Body positive in art: Henri Matisse, Blue Nude, 1907, Baltimore Museum of Art, Baltimore, Maryland, United States
Henri Matisse, Blue Nude, 1907, Baltimore Museum of Art, Baltimore, MD, USA.

Henri Matisse shocked the public with this piece at the Société des Artistes Indépendants in 1907. Its detractors despised the disproportionate body tinted with unhealthy colors to such an extent that they burned the painting in effigy in 1913 at the Chicago Armory Show. Nevertheless, the painting became a huge inspiration to artists like George Braque and Pablo Picasso. Consider how much the latter’s critically acclaimed Les Demoiselles d’Avignon derived from the Blue Nude.

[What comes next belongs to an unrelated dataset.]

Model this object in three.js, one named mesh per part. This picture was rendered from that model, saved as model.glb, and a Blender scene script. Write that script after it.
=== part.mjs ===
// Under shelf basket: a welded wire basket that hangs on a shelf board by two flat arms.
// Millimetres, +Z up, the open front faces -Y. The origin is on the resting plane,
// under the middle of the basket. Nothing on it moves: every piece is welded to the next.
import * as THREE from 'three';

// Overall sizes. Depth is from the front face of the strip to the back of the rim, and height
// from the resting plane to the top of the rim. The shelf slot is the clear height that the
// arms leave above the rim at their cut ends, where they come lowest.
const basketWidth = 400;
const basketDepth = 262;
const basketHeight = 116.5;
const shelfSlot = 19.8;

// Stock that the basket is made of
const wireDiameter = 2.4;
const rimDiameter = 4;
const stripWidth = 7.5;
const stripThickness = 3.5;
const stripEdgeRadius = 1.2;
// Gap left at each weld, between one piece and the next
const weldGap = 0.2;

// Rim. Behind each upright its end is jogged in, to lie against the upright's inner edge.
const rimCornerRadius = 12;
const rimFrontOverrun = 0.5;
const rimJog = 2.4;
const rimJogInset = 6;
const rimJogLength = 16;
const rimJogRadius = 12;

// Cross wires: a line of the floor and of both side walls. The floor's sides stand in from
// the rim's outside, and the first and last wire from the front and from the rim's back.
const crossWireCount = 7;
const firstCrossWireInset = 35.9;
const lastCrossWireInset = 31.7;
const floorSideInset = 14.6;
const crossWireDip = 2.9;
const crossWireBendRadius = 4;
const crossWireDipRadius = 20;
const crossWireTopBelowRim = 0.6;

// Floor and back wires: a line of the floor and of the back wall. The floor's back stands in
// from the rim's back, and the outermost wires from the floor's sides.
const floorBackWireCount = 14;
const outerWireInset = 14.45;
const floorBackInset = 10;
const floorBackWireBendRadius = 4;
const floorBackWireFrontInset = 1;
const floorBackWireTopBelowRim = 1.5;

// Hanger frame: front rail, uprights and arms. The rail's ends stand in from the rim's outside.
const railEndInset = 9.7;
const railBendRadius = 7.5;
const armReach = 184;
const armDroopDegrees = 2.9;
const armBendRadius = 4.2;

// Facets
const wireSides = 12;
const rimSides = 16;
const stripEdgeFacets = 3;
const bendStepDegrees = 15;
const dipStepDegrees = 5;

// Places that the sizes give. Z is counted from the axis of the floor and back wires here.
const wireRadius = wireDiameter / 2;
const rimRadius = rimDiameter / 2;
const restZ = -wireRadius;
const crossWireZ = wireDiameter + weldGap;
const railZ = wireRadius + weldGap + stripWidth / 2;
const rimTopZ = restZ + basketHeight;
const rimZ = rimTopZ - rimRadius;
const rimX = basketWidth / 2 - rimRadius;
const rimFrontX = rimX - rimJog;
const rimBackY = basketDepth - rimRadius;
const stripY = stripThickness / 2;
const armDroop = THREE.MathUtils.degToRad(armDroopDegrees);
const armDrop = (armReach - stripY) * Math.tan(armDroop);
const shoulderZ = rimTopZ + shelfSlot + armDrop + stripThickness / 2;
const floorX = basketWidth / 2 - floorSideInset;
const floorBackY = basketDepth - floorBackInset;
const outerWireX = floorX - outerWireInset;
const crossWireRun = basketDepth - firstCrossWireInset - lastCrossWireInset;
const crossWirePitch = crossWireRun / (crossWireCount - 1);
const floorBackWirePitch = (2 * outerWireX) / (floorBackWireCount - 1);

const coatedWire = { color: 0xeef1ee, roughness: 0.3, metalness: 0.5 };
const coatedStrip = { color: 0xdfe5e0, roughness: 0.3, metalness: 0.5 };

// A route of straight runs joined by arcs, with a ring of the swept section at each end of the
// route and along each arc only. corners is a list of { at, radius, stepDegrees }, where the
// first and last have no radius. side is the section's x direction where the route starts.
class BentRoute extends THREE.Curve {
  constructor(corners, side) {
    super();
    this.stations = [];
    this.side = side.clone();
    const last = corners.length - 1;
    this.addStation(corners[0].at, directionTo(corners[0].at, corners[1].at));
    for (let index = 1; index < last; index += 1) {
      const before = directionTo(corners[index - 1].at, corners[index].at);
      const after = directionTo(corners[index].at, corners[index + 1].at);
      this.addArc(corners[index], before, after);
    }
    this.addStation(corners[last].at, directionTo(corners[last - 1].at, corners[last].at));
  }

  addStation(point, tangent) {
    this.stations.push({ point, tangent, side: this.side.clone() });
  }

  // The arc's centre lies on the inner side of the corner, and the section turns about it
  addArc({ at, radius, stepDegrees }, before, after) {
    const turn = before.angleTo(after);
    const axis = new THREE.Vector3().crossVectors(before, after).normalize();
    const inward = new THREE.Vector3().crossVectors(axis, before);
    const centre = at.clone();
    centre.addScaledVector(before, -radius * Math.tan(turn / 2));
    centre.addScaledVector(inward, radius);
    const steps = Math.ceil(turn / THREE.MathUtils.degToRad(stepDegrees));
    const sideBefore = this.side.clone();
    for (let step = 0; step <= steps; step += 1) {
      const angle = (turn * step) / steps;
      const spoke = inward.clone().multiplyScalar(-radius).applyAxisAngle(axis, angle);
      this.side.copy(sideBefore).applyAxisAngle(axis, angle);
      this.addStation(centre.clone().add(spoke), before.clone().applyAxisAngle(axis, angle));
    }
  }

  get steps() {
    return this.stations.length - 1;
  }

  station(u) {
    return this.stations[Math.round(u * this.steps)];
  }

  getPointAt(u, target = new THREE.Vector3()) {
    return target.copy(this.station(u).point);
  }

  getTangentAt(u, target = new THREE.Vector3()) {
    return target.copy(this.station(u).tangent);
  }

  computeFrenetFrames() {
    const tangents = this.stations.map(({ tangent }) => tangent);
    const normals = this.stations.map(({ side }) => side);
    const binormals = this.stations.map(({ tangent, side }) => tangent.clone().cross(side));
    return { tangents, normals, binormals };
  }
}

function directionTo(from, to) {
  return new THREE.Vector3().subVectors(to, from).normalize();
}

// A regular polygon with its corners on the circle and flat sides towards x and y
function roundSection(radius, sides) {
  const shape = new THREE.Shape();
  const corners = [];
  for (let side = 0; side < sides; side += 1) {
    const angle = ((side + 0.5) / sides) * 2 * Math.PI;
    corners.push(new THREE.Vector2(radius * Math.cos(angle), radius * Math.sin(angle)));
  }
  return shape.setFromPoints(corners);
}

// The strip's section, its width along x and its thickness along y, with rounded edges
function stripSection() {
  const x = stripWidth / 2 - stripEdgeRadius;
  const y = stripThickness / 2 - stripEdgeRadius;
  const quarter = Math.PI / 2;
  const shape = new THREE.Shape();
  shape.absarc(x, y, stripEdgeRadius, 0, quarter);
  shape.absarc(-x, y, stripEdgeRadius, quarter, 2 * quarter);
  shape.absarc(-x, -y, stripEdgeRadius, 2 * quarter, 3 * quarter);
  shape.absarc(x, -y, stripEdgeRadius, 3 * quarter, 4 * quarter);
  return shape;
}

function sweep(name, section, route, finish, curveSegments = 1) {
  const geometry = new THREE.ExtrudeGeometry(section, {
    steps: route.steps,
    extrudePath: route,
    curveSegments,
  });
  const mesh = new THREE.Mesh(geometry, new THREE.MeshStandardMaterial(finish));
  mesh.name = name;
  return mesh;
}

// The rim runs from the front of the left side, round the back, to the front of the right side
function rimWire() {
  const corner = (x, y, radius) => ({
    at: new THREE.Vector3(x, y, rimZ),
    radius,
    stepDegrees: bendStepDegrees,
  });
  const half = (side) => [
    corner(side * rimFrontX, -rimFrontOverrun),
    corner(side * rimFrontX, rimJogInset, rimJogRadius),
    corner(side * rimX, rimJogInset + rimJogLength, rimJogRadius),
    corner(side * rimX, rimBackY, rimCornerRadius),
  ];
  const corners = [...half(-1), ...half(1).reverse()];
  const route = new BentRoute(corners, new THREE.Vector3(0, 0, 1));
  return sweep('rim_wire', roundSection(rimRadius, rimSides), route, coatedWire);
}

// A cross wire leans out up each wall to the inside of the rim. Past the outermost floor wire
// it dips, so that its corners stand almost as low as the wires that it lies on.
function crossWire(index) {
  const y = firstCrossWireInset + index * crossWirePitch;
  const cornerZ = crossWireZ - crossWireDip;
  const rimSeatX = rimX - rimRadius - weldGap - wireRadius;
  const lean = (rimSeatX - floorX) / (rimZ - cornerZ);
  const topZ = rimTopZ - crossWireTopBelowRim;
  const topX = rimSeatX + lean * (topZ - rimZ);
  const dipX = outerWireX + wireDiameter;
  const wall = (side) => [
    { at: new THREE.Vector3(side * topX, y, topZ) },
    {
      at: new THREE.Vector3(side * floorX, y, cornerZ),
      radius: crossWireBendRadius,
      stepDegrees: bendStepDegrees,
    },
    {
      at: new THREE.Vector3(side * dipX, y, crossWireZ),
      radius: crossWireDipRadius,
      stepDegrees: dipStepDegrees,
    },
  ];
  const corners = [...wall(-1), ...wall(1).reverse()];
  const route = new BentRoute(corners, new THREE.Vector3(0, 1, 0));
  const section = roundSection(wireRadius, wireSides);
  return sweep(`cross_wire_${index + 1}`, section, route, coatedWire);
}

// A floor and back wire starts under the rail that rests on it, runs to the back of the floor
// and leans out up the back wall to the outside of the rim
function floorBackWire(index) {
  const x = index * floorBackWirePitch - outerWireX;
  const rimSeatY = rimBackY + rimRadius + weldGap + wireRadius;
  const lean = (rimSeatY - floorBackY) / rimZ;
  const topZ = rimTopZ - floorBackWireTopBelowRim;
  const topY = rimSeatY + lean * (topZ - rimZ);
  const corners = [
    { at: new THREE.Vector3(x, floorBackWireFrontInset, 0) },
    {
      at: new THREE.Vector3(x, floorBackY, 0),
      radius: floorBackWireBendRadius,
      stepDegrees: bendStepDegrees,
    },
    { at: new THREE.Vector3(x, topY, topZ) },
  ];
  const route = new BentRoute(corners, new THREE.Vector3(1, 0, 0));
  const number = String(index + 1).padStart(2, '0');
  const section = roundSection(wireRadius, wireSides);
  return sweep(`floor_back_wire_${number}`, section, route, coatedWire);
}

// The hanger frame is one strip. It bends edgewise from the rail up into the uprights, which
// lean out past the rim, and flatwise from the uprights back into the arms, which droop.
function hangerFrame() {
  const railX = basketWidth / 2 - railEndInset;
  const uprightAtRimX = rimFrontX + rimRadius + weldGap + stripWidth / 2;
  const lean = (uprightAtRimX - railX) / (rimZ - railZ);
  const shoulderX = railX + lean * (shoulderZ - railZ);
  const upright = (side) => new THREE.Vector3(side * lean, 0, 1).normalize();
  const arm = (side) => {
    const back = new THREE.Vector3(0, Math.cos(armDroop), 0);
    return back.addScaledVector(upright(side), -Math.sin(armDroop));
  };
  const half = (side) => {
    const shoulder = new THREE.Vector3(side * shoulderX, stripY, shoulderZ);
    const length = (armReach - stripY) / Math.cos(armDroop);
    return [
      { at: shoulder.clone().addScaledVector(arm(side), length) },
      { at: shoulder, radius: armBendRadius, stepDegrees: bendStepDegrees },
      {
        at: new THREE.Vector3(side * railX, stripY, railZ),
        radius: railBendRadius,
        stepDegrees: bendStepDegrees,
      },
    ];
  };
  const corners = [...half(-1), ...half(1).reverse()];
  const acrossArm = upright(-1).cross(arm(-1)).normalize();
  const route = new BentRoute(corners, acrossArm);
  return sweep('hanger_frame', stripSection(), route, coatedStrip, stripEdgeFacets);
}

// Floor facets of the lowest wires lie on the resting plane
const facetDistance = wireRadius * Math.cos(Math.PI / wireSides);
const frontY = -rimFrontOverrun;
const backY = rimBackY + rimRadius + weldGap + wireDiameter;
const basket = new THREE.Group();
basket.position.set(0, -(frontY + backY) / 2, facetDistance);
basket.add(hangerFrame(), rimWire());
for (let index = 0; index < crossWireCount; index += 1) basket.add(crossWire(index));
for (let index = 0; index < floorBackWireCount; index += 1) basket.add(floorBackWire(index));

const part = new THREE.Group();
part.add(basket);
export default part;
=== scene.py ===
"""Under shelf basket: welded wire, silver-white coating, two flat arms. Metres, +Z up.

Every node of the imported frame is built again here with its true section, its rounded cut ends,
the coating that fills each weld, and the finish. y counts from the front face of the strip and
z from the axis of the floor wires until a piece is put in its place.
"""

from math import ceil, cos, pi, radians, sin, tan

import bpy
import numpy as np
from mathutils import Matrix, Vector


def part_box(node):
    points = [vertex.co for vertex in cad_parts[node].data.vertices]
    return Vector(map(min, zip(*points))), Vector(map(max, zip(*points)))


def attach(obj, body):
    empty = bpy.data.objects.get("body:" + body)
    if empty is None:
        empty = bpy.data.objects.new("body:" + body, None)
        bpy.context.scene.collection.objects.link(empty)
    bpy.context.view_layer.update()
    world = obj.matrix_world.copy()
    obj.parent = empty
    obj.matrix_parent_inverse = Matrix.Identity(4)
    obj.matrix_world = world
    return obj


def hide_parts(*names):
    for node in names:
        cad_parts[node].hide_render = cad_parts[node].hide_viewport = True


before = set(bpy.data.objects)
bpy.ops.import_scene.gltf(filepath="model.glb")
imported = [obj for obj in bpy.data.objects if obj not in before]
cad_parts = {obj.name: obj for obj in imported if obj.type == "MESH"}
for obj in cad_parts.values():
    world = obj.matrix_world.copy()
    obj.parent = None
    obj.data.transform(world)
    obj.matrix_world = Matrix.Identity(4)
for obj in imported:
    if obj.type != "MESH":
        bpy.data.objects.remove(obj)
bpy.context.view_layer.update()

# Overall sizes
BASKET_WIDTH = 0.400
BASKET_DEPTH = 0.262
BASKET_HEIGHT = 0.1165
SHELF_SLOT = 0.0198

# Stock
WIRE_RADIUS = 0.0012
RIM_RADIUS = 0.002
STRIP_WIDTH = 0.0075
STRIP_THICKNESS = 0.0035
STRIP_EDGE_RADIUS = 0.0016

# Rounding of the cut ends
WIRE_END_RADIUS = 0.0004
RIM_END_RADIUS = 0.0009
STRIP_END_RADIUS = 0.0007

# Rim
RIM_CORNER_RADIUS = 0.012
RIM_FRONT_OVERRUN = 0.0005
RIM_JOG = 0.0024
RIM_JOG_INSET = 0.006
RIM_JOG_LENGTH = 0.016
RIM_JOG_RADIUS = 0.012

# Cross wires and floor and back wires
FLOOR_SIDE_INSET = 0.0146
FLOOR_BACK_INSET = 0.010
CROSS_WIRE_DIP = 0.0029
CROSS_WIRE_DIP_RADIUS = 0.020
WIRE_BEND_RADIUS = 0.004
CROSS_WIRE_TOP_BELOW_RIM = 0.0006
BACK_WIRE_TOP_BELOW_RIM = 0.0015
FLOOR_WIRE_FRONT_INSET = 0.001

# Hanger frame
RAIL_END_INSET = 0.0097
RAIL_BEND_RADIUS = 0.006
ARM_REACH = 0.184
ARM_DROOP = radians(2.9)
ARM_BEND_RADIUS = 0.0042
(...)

4. Pablo Picasso, Reclining Nude

Body positive in art: Pablo Picasso, Reclining woman, 1932
Pablo Picasso, Reclining Nude, 1932, Musée National Picasso-Paris, Paris, France. 

Each woman from Picasso’s life can speak of a phase in his painting career. For example, the subject of Reclining Woman is Marie-Therese Walter, whom he met on the street when she was 17 then became a model for him. This painting is all about curves. Marie-Therese Walter is painted with sinuous lines as she reclines on a round sofa that matches the shape and energy of the former. The triangular pattern in the background emphasizes the curves even more. She seems very comfortable in her relaxed pose. Her body makes her look seductive but, more importantly, feminine and full of life.

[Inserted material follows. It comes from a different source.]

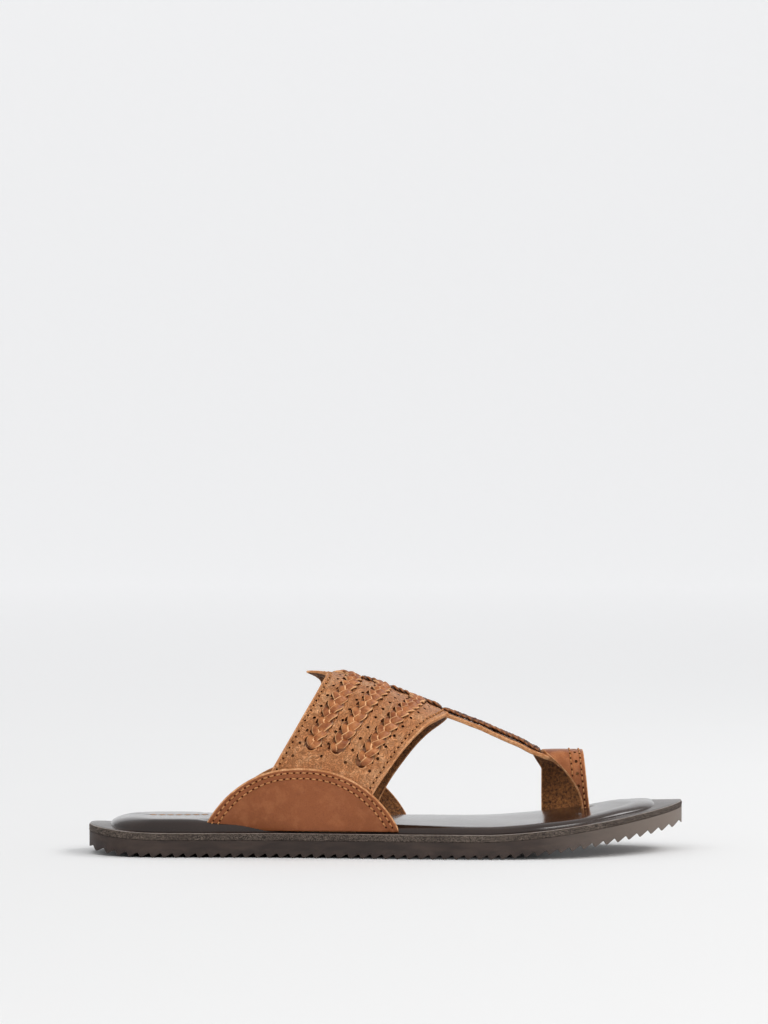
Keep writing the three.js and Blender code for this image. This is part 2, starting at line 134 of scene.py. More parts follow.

5. Paul Gauguin, Nevermore

Body positive in art: Paul Gauguin, Nevermore,
Paul Gauguin, Nevermore, 1897, The Courtauld Institute of Art, London, UK.

Gauguin’s Tahitian wife, Tehura, modeled for this unsettling work. The painting is consistent with other Gauguin’s works about Tehura. In all of them, she was the adolescent girl who revered spirits, what Westerners at that time deemed the core of traditional Tahitian culture. The composition of this “study of the Oceanic nude” is reminiscent of Manet’s Olympiayet the mood and subject matter differ. Tehura’s body is not that of a courtesan but of a maturing girl who is still unsure of the future ahead. The raven, “a bird of the devil who watches,” nods to Edgar Allan Poe’s poem. But why is the raven watching her? And what does the title stand for? We are yet to know.

6. Gustav Klimt, Danaë

Gustav Klimt, Danaë, 1907, Galerie Würthle, Vienna, Austria. Wiki Art.

Klimt had a propensity to paint tall, skinny women that often look quasi-masculine. Yet his way of depicting the mythical Danaë might deviate from this preferred approach. So does the painting’s composition as the subject is seen from above and in a fetal position (which suggests she feels safe while asleep), with her thigh as a focal point.

Her naked breasts and ginger hair hints at Klimt’s interpretation of Danaë as a femme fatale who is seductive and sensual, but also innocent. She certainly is so, and the curves of her body only add to this golden charm.

7. Jenny Saville, Strategy

Body positive in art: Jenny Saville, Strategy, 1994, The Broad, Los Angeles
Jenny Saville, Strategy, 1994, The Broad, Los Angeles, USA.

Saville paints flesh. She doesn’t idealize and doesn’t preach. Instead, she strives to be a “painter of modern life” (the one that the poet Charles Baudelaire was looking for in his times) and, therefore, a painter of “modern bodies.” Although depictions of human bodies are typical in figurative art, Saville foregrounds the body to the extent that the nudes she painted become impossible to overlook. She accentuates physicality through contortion, depicting bodies squashed against a glass wall. On the other hand, works such as Strategy strike the viewer with their use of perspective. We get a worm’s eye view of the figures, whose stares exude pride, power, and majesty.

8. Jean Dubuffet, The Tree of Fluids

Body positive in art: Jean Dubuffet, The Tree of Fluids, 1950 © ADAGP, Paris and DACS
Jean Dubuffet, The Tree of Fluids, 1950, Tate, London, UK. Tate/ADAGP, Paris and DACS.

Dubuffet’s works were purposefully made ugly and crude. He aspired to create “deskilled” and outsider art that drew heavily upon drawings by children or the mentally ill and called such ‘Art Brut.’ The Tree of Fluids is an abstractly exaggerated portrait of a woman with her body inflated to an unnaturally enormous size, is one of those. But quite contrary to its appearance, the work’s title hints that the body depicted symbolizes what gives birth and nurtures, namely a spring of life, energy, and beauty called femininity.